Opinion

Never underestimate the power of a news story

Despite what may be an impression to the contrary, I’ve been literally dragged through a hedge backwards just the once.

It happened about 16 years ago when as a younger and braver reporter than I am now, I decided that the ideal vantage point to take photographs of riot police and anti live animal export protesters was between the two converging groups.

So I have physically experienced the powerful emotional impact that live animal exports can have on the public.

And I’ve watched with fascination as a single investigation into live animal exports for Four Corners on the ABC little more than a month ago swiftly triggered a huge story here in Australia.

If ever you doubted that journalism can still set the agenda, then that’s the evidence.

Perhaps the difference this time round though is that social media means there is no need for a physical mob for public opinion to have a direct impact on public policy.

The protests I experienced all those years ago were in the port town of Shoreham in the UK.

For months, police did physical battle with mild, middle class protesters, who in the minutes while the lorries went through turned into violent anarchists.

The first night the convoy arrived, there was a shocking moment when a balaclava-wearing protester leaped onto the roof of the lead lorry and smashed the windscreen. Before you knew it, people were lying in front of the wheels of the lorries.

Police lost control, and after a frenzied couple of hours, the lorries turned back.

I’d popped out of the office for what I’d expected to be a quick look, completely unprepared for the sub zero temperatures. I stood in a call box phoning over my copy for the first edition with my hands so cold I couldn’t turn the pages of my notebook. It was one of the most miserable – and exhilarating – moments in my journalistic career.

The arrival of the convoy – and the accompanying protests – quickly became a daily occurrence.

And this is where, with the benefit of hindsight, I wonder about the role I – and the local newspaper I worked on – played in giving life to the protests. We reported it day after day, and by continuing to put it at the top of the agenda, I’m sure we gave fuel to the protests.

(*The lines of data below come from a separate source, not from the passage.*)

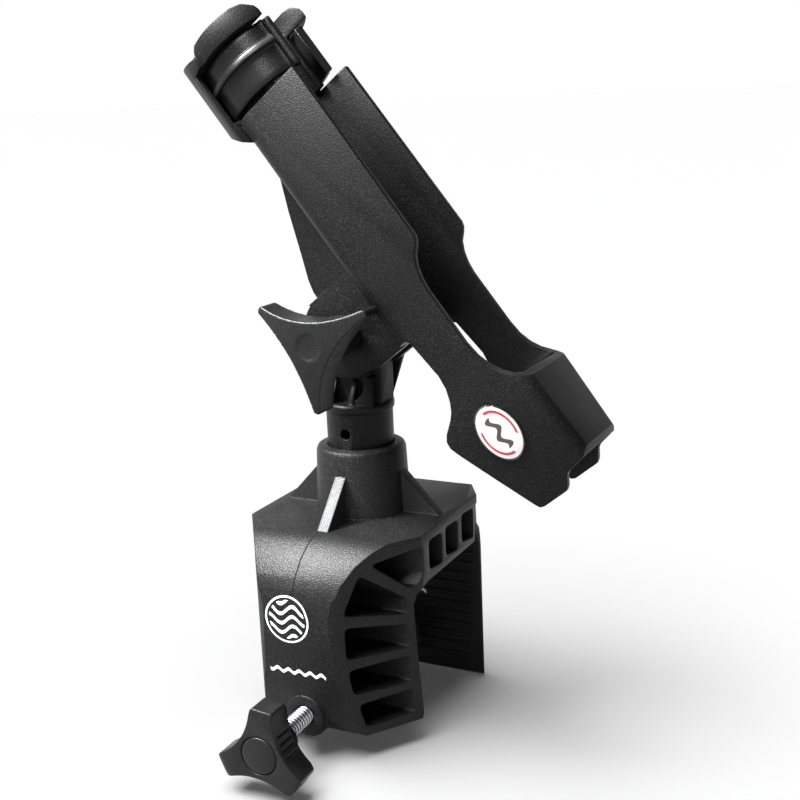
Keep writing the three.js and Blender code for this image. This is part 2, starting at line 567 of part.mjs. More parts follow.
// The curved guard under the lock ring, and the thick end that ties it to the trough.
function guard() {
  const from = 270 - GUARD_SIDE;
  const to = 270 + GUARD_SIDE;
  const shell = ringSector(GUARD_INNER, GUARD_OUTER, from, to, SHOULDER_X - 12, LIP_X + 2);
  const root = ringSector(LINER_INNER, GUARD_OUTER, from, to, SHOULDER_X - 12, RING_LOW_X - 1);
  const side = [[110.3, 7], [LIP_X + 2, 7], [LIP_X + 2, 30], [91.3, 30], [91.3, 26]];
  const inside = box(SHOULDER_X - 13, SHOULDER_X + 0.1, -30, 30, TROUGH_BOTTOM + 1, 60);
  return cut(move(join(shell, root), 0, 0, RING_CENTRE).intersect(slabY(side, -40, 40)), inside);
}

function earPlate() {
  const outline = [[21, 27], [21, -1.5], ...arc(EAR_RADIUS, -6, -178, 20), [-22.4, 2.5], [-22.4, 27]];
  return slabY(outline, EAR_INNER, EAR_OUTER);
}

function keel() {
  const web = [[93.5, TROUGH_BOTTOM + 1], [88, 20.4], [76.5, 15.4], [62.6, 8.9], [43.5, 1], [32, -4],
    [26, -5.6], [19, -5.8], [19, TROUGH_BOTTOM + 1]];
  const crossWall = box(18.7, 21, -EAR_OUTER, EAR_OUTER, -6.2, TROUGH_BOTTOM + 1);
  return join(slabY(web, -2.5, 2.5), crossWall);
}

function cradle() {
  const ear = earPlate();
  const body = join(trough(), cut(liner(), troughSpace()), endLip(), guard(), ear, mirrorY(ear), keel());
  return cut(body, rod(BOLT_HOLE_RADIUS, "y", -30, 30, 32));
}

// The clear dome over the plain oval plate on the near side of the tube.
function badgeDome() {
  const dome = new THREE.LatheGeometry([[0, 0], [1, 0], [1, 0.4], [0.93, 0.8], [0.7, 1.25], [0, 1.6]]
    .map(([r, h]) => new THREE.Vector2(r, h)), 40);
  dome.scale(13.6, 1, 9.8);
  return onTubeSide(solid(dome), BADGE_Y + 0.8);
}

function onTubeSide(body, y) {
  return move(body.rotate([0, 0, 4.4]), -79.5, y, 42.8);
}

function badgePlate() {
  return onTubeSide(rod(1, "y", 0, 0.5, 40).scale([13.2, 1, 9.4]), BADGE_Y);
}

// A split band with a flange round its middle, and two ridges by the end that is pushed.
function lockRing() {
  const from = RING_FAR_END;
  const to = RING_NEAR_END + 360;
  const band = ringSector(RING_INNER, RING_OUTER, from, to, RING_LOW_X, RING_HIGH_X);
  const flange = ringSector(RING_INNER, RING_FLANGE, from + 12, to - 10, FLANGE_X - 0.8, FLANGE_X + 1.2);
  const foot = ringSector(RING_INNER, RING_FLANGE - 1.4, from + 8, to - 8, FLANGE_X - 2.4, FLANGE_X + 2);
  const ridge = (start, stop, rise) =>
    ringSector(RING_OUTER - 1, RING_OUTER + rise, start, stop, RING_LOW_X, RING_HIGH_X);
  const grips = join(ridge(to - 7, to, 1), ridge(to - 13.2, to - 9.4, 0.8));
  return move(join(band, flange, foot, grips, ridge(from, from + 4, 0.6)), 0, 0, RING_CENTRE);
}

// ---- swivel fixings under the seat ----
function swivelWasher() {
  return tube(4.2, 8.9, "z", 3.3, 4.3, 40);
}

function swivelScrew() {
  return turned([[0, 1.9], [6.6, 1.9], [6.6, 3], [3.9, 3], [3.9, 24], [0, 24]], "z", 32);
}

// The plug that closes the recess, flush with the seat face.
function seatPlug() {
  return rod(9.3, "z", 0, 1.6, 40);
}

// ---- put together ----
const colours = {
  body: [0x17191b, 0.55, 0],
  satin: [0x1b1d1f, 0.48, 0],
  gloss: [0x0e0f11, 0.22, 0],
  rubber: [0x0c0c0c, 0.85, 0],
  zinc: [0xb9bec4, 0.3, 1],
  brass: [0xb08a45, 0.35, 1],
  badge: [0xe9e8e3, 0.15, 0],
  clear: [0xf2f4f5, 0.05, 0],
};

const rodHolder = new THREE.Group();
rodHolder.name = "rod_holder";

function place(name, body, look, frame = null) {
  const data = (frame ? body.transform(frame.elements) : body).getMesh();
  const geometry = new THREE.BufferGeometry();
  geometry.setAttribute("position", new THREE.Float32BufferAttribute(data.vertProperties, 3));
  geometry.setIndex(new THREE.Uint32BufferAttribute(data.triVerts, 1));
  const [color, roughness, metalness] = colours[look];
  const flat = geometry.toNonIndexed();
  flat.computeVertexNormals();
  const mesh = new THREE.Mesh(flat, new THREE.MeshStandardMaterial({ color, roughness, metalness }));
  mesh.name = name;
  rodHolder.add(mesh);
}

// The cradle's frame stands on the tilt axis: its x climbs towards -X, its y is the clamp knob's side.
function cradleFrame() {
  const t = THREE.MathUtils.degToRad(TILT_DEGREES);
  const along = new THREE.Vector3(-Math.cos(t), 0, Math.sin(t));
  const across = new THREE.Vector3(0, -1, 0);
  const open = new THREE.Vector3(Math.sin(t), 0, Math.cos(t));
  return new THREE.Matrix4().makeBasis(along, across, open).setPosition(0, 0, PIN_Z);
}

const tilted = cradleFrame();
const atScrew = (body) => move(body, 0, 0, SCREW_Z);

place("clamp_body", clampBody(), "body");
place("screw_nut", atScrew(hexPrism(15.6, SCREW_RADIUS + 0.3, -40, -34.6)), "zinc");
place("clamp_screw", atScrew(clampScrew()), "zinc");
place("clamp_knob", atScrew(clampKnob()), "satin");
place("clamp_knob_cap", atScrew(knobCap()), "satin");
place("knob_insert", atScrew(knobInsert()), "brass");
place("pad_clip", atScrew(padClip()), "zinc");
place("pressure_pad", atScrew(pressurePad()), "rubber");
place("seat_plug", seatPlug(), "satin");
place("swivel_screw", swivelScrew(), "zinc");
place("swivel_washer", swivelWasher(), "zinc");
place("stem", stem(), "body");
place("friction_disc_near", frictionDisc(-1), "rubber");
place("friction_disc_far", frictionDisc(1), "rubber");
place("tilt_knob", tiltKnob(), "satin");
place("tilt_bolt", tiltBolt(), "zinc");
place("tilt_washer", tiltWasher(), "body");
place("tilt_nut", tiltNut(), "zinc");
place("cradle", cradle(), "body", tilted);
place("badge_plate", badgePlate(), "badge", tilted);
place("badge_dome", badgeDome(), "clear", tilted);
place("lock_ring", lockRing(), "gloss", tilted);

export default rodHolder;
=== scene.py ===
"""Looks for the clamp-on rod holder, in metres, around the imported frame."""
import bpy
import math
from mathutils import Matrix, Vector


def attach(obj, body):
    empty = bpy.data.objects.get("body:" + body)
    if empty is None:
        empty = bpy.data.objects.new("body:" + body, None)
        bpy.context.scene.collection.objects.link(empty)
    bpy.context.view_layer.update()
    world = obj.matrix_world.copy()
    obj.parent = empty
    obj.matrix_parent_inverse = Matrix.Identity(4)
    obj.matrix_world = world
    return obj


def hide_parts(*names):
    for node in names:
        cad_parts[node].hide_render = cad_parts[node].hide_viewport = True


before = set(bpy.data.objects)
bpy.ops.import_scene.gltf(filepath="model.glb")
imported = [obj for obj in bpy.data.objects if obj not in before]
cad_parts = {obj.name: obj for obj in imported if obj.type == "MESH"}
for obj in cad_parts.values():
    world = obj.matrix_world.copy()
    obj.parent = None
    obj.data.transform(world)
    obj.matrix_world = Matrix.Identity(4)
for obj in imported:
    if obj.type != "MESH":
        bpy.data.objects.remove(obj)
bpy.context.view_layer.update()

MM = 0.001
CLAMP_TOP = 23.6
PIN_Z = CLAMP_TOP + 87.1
TILT = math.radians(52.1)
SCREW_Z = -56.5
KNOB_BACK_Y = -92.5
PAD_Y = 29.5
FLOOR_Z = -78.0
SCREW_ROOT = 3.35
SCREW_CREST = 4.4
THREAD_PITCH = 2.0

# The camera stands on the knob side, a little above and to the right, and is slightly rolled.
CAMERA_AZIMUTH = math.radians(26.763)
CAMERA_ELEVATION = math.radians(14.022)
CAMERA_ROLL = math.radians(2.34)
CAMERA_RIGHT = 20.67
CAMERA_UP = 50.24
CAMERA_BACK = 607.21

# The mould's parting line down the clamp's front.
PARTING_X = -1.7
PARTING_HALF = 0.3

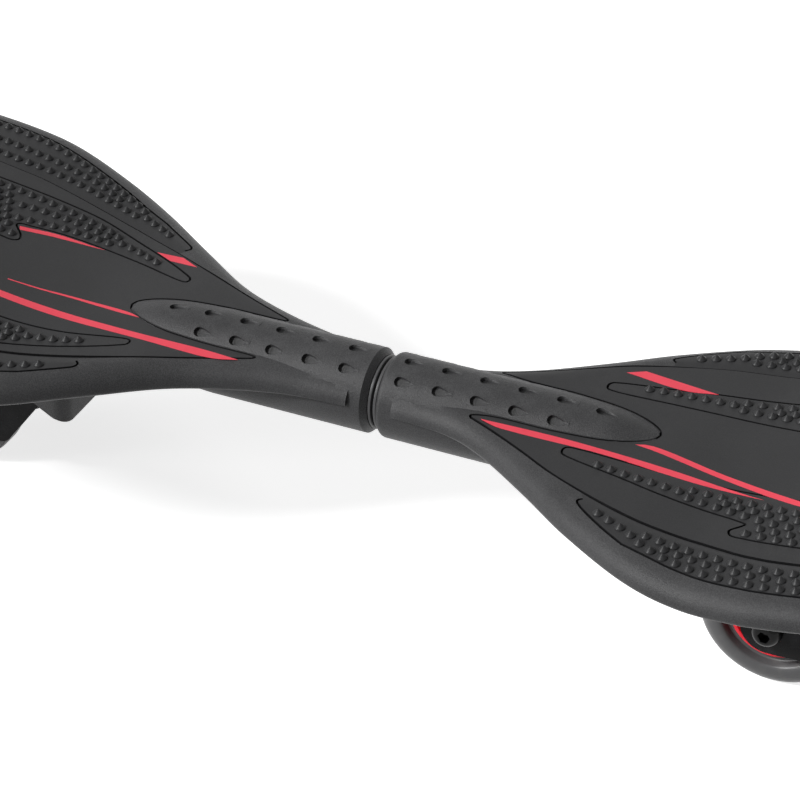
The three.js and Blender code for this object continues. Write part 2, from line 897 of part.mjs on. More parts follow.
// The bolt's head is on the -Y side, domed, with a hexagon socket.
function axleBolt() {
  const seat = -(fork.arm_gap / 2 + fork.arm + seat_gap);
  const end = fork.arm_gap / 2 + fork.arm + seat_gap + axle_nut.height + axle_bolt.tail;
  const radius = axle_bolt.head_diameter / 2;
  const face = radius * axle_bolt.face_share;
  const profile = [[0, seat - axle_bolt.head]];
  for (let i = 0; i <= steps_of.bolt_dome; i++) {
    const angle = (i / steps_of.bolt_dome) * (Math.PI / 2);
    profile.push([
      face + (radius - face) * Math.sin(angle),
      seat - axle_bolt.head * Math.cos(angle),
    ]);
  }
  profile.push([axle_bolt.diameter / 2, seat], [axle_bolt.diameter / 2, end], [0, end]);
  const head_face = seat - axle_bolt.head;
  return cut(
    turned(profile, smooth.small, "y"),
    hexagon(axle_bolt.socket / 2, head_face - overrun, head_face + axle_bolt.socket_depth, "y"),
  );
}

const axleNut = () => {
  const from = fork.arm_gap / 2 + fork.arm + seat_gap;
  const hole = axle_bolt.diameter / 2 + seat_gap;
  return nutSolid(axle_nut.across_corners / 2, hole, from, from + axle_nut.height, "y");
};

// Assembly

function addCaster(parent, deck) {
  const side_name = (piece) => deck.name + "_" + piece;
  const head = new THREE.Group();
  head.position.set(deck.side * deck.pad_at, 0, -caster.pad_drop);
  head.rotation.y = lean;
  parent.add(head);

  addPiece(head, side_name("base_plate"), basePlate(), materials.black_steel);
  screwPlaces().forEach(([x, y], i) => {
    const screw = panScrew(plate_screw, plate_screw.length, smooth.tiny);
    const mesh = addPiece(head, side_name("plate_screw_" + (i + 1)), screw, materials.steel);
    mesh.position.set(x, y, -(depth.plate + plate.thickness + seat_gap));
  });
  addPiece(head, side_name("upper_race"), raceSolid(depth.upper_race, 1), materials.steel);
  addPiece(head, side_name("ball_ring"), ballRing(), materials.steel);
  addPiece(head, side_name("lower_race"), raceSolid(depth.lower_race + race.thickness, -1), materials.steel);
  addPiece(head, side_name("kingpin"), kingpinSolid(), materials.steel);
  addPiece(
    head,
    side_name("kingpin_washer"),
    ring(
      kingpin_hole,
      washer.diameter / 2,
      -depth.washer - washer.thickness,
      -depth.washer,
      smooth.small,
      "z",
    ),
    materials.steel,
  );
  addPiece(
    head,
    side_name("kingpin_nut"),
    nutSolid(
      kingpin_nut.across_corners / 2,
      kingpin_hole,
      -depth.nut - kingpin_nut.height,
      -depth.nut,
      "z",
    ),
    materials.steel,
  );
  addPiece(head, side_name("fork"), forkSolid(), materials.black_steel);

  const axle = new THREE.Group();
  axle.position.set(-caster.offset, 0, -depth.axle);
  // Turned back upright, with a facet of the tread flat on the floor
  axle.rotation.y = -lean + Math.PI / wheel.facets;
  head.add(axle);
  addPiece(axle, side_name("axle_bolt"), axleBolt(), materials.black_steel);
  addPiece(axle, side_name("axle_nut"), axleNut(), materials.steel);
  addPiece(axle, side_name("axle_spacer_left"), spacerSolid(1), materials.steel);
  addPiece(axle, side_name("axle_spacer_right"), spacerSolid(-1), materials.steel);
  addPiece(axle, side_name("bearing_sleeve"), sleeveSolid(), materials.steel);
  addPiece(axle, side_name("bearing_left"), bearingSolid(1), materials.steel);
  addPiece(axle, side_name("bearing_right"), bearingSolid(-1), materials.steel);
  addPiece(axle, side_name("hub"), hubSolid(), materials.hub);
  addPiece(axle, side_name("tyre"), tyreSolid(), materials.tyre);
}

function addHalf(parent, deck) {
  addPiece(parent, deck.name + "_deck", deckSolid(deck), materials.deck);
  addPiece(parent, deck.name + "_bush", bushSolid(deck.side), materials.bush);
  addPiece(parent, deck.name + "_anchor", anchorSolid(deck.side), materials.steel);
  const length = boss_drop - torsion_bar.square / 2 - anchor.hole_slack - seat_gap;
  const screw = addPiece(
    parent,
    deck.name + "_anchor_screw",
    panScrew(anchor_screw, length, smooth.tiny),
    materials.steel,
  );
  screw.position.set(deck.side * anchorPlace(), 0, -boss_drop - seat_gap);
  addCaster(parent, deck);
}

const board = new THREE.Group();
const axis = new THREE.Group();
axis.position.z = axis_height;
board.add(axis);

addHalf(axis, rear_deck);
addHalf(axis, front_deck);
addPiece(
  axis,
  "pivot_tube",
  ring(
    pivot_tube.bore / 2,
    pivot_tube.diameter / 2,
    -pivot_tube.rear_reach,
    pivot_tube.front_reach,
    smooth.bush,
    "x",
  ),
  materials.steel,
);
addPiece(axis, "torsion_bar", torsionBar(), materials.steel);

export default board;
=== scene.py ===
"""Looks of a twisting caster board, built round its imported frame.

Two moulded decks share one sprung neck, and each stands on a slanted swivel caster.
Lengths are millimetres until a mesh is made. "Along" is the distance from the middle
of the neck, whichever half it is measured on, and "across" is the distance from the
board's centre line.
"""

from __future__ import annotations

import json
import logging
import math
from dataclasses import dataclass
from enum import Enum
from typing import Callable, Sequence

import bmesh
import bpy
import numpy as np
from mathutils import Matrix, Vector
from mathutils.geometry import delaunay_2d_cdt


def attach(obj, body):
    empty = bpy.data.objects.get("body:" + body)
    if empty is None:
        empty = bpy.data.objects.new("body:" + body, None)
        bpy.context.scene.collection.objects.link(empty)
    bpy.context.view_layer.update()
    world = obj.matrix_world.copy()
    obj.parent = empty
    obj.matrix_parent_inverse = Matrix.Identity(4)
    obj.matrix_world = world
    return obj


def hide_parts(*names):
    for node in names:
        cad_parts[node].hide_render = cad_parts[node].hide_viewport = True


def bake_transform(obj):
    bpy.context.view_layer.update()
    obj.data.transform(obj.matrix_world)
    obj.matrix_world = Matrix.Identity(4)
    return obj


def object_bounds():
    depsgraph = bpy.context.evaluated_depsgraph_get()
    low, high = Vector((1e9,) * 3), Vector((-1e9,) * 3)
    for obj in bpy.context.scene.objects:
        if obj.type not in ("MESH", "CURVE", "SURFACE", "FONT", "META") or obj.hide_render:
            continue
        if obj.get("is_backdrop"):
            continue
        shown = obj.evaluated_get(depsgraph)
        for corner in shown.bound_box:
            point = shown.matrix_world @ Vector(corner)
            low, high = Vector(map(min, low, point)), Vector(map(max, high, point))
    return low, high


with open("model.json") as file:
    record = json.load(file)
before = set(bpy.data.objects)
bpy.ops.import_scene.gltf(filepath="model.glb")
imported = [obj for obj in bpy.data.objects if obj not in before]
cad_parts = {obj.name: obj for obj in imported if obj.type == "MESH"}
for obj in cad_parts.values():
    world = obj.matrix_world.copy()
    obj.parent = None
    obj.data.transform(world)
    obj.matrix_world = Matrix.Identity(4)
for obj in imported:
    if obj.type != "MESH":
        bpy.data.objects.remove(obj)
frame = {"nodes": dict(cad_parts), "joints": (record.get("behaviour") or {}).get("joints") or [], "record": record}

LOG = logging.getLogger("caster_board")
MM = 0.001
FULL_TURN = 2 * math.pi
WELD_MM = 0.002  # points nearer than this become one
PLAN_MM = 1e-4  # points of a flat plan nearer than this become one
TINY = 1e-12
FAR = 1e9
NOISE_MIDDLE = 0.5
NOISE_ROUGHNESS = 0.55
MIX_COLOUR_A, MIX_COLOUR_B, MIX_COLOUR_OUT = 6, 7, 2  # a Mix node's colour sockets
END_ROUND_DEG = (60, 30, 0, -30, -60)  # the directions round a line's end
WHITE = (1, 1, 1, 1)
SEEN_RAYS = ("Camera", "Glossy", "Transmission")
ROUND_REACH = 0.45  # how much of a side one corner's round may take up
THREAD_FLANK = 0.4  # how much of a thread's pitch one flank takes up

Points = np.ndarray
Faces = list[tuple[int, ...]]
Profile = Sequence[tuple[float, float]]
Height = Callable[[Points], Points]
Piece = bpy.types.Object


class Half(Enum):
    """The two halves of the board, by the way each runs from the neck."""

    REAR = -1
    FRONT = 1

    @property
    def label(self) -> str:
        """The half's name as the frame's nodes begin with it."""
        return self.name.lower()


class Hand(Enum):
    """The two ends of an axle, by the sign of Y."""

    LEFT = 1
    RIGHT = -1


class Axis(Enum):
    """The axis that a turned piece is revolved about."""

    X = "X"
    Y = "Y"
    Z = "Z"

    @property
    def turn(self) -> Matrix:
        """The rotation that lays Z on this axis."""
        angle, about = {"X": (90, "Y"), "Y": (-90, "X"), "Z": (0, "Z")}[self.value]
        return Matrix.Rotation(math.radians(angle), 4, about)


class Joining(Enum):
    """What a solid does to the one it meets."""

    ADD = "UNION"
    CUT = "DIFFERENCE"
    TRIM = "INTERSECT"


class DeckFace(Enum):
    """The textures of a moulded deck, and the painted shade in its grooves, by their place in its material list.
    """

    GRAINED = 0
    SMOOTH = 1
    # painted shade: the near-black finish laid on the faces of the moulded grooves
    LINE = 2


# Shader graphs


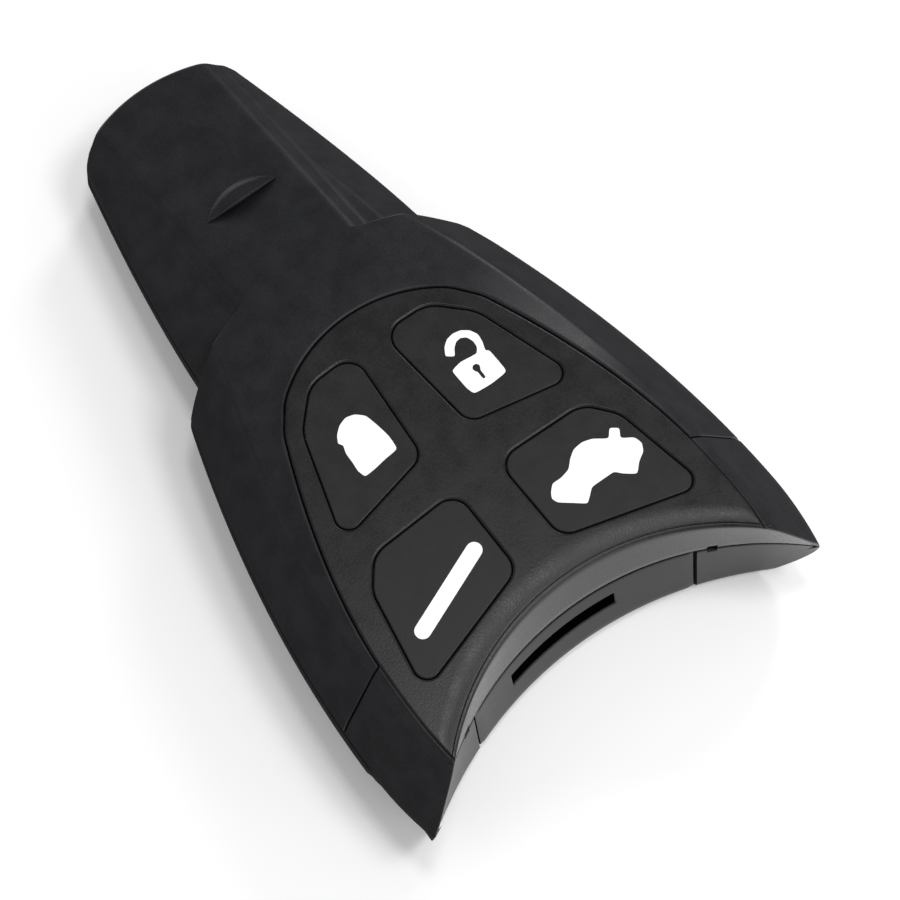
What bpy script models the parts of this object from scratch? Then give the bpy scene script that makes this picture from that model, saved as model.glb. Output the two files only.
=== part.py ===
"""Wedge-shaped remote key with four keys, a lift-off cover and an emergency blade slot.

The fob lies on its flat back with the keys up. X runs across it, Y runs from the hollow tail to the
rounded nose and Z points up. A station is a distance from the tail corners towards the nose, and the
origin is the middle of the back. All sizes are in metres.
"""

import math

import bmesh
import bpy
from mathutils import Matrix, Vector

# Overall form
LENGTH = 0.0860
THICKNESS = 0.0160
WALL = 0.0016
FIT_GAP = 0.0003

# Outline of the body, half-widths at the parting line
WIDEST_HALF = 0.0261
WIDEST_AT = 0.0090
TAIL_TUCK = 0.0011
SHOULDER_HALF = 0.0180
SHOULDER_AT = 0.0527
FLANK_POWER = 1.9
SHOULDER_RADIUS = 0.0310
SHOULDER_APEX = 0.0572

# Outline of the nose
NOSE_ROOT_HALF = 0.0156
NOSE_ROOT_AT = 0.0490
NOSE_TIP_HALF = 0.0109
NOSE_TIP_IN = 0.0053
NOSE_POWER = 1.5
NOSE_FLAT_HALF = 0.0072
TIP_RADIUS = 0.0175

# Heights along the fob
PARTING_HEIGHT = 0.0093
PARTING_DROP = 0.0030
NOSE_DROP = 0.0060
NOSE_LIFT = 0.0025

# Hollow tail, as arcs from corner to corner at the top edge, the parting line and the bottom edge
TAIL_TOP_APEX = 0.0118
TAIL_TOP_IN = 0.0022
TAIL_MIDDLE_APEX = 0.0106
TAIL_BOTTOM_APEX = 0.0088
TAIL_BOTTOM_OUT = 0.0011
TAIL_BOTTOM_ROUND = 0.0012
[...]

Looking back now, the main voices we featured were the protesters. The farmers trying to make a living, and the port staff caught up in the middle but demonised by the protesters, had far less of a say. I’m not sure that our coverage was as balanced as I thought it was.

Local farms – and even one of the pubs where a farmer drank – were firebombed. Port staff had their homes and cars attacked.

Of course, that all might have happened anyway if it hadn’t remained in the headlines, but I suspect it would all have fizzled out more quickly.

Happily, there’s been none of that violence following the Four Corners report here in Australia. The government recognised the political grenade early on and moved to ban the exports to Indonesia. (And this week unban them as public opinion turned again).

The immediacy of public reaction via the likes of social media – along with the mood on talk radio – helped influence both decisions, I’m sure.

And mob rule on Twitter is a lot less violent than actual mob rule.

But I wonder if there is one parallel with the Siege of Shoreham.

With herds in crisis – and facing mass culling – many now face lost livelihoods despite the government’s latest U-turn.The story has now moved on to herd loss and the mental health of farmers facing ruin.

I’m sure that was an unintended consequence of the journalists involved in May’s fine piece of reporting.

But sometimes a story is so big, that once it’s in the public domain, there’s no telling where it’s going to lead.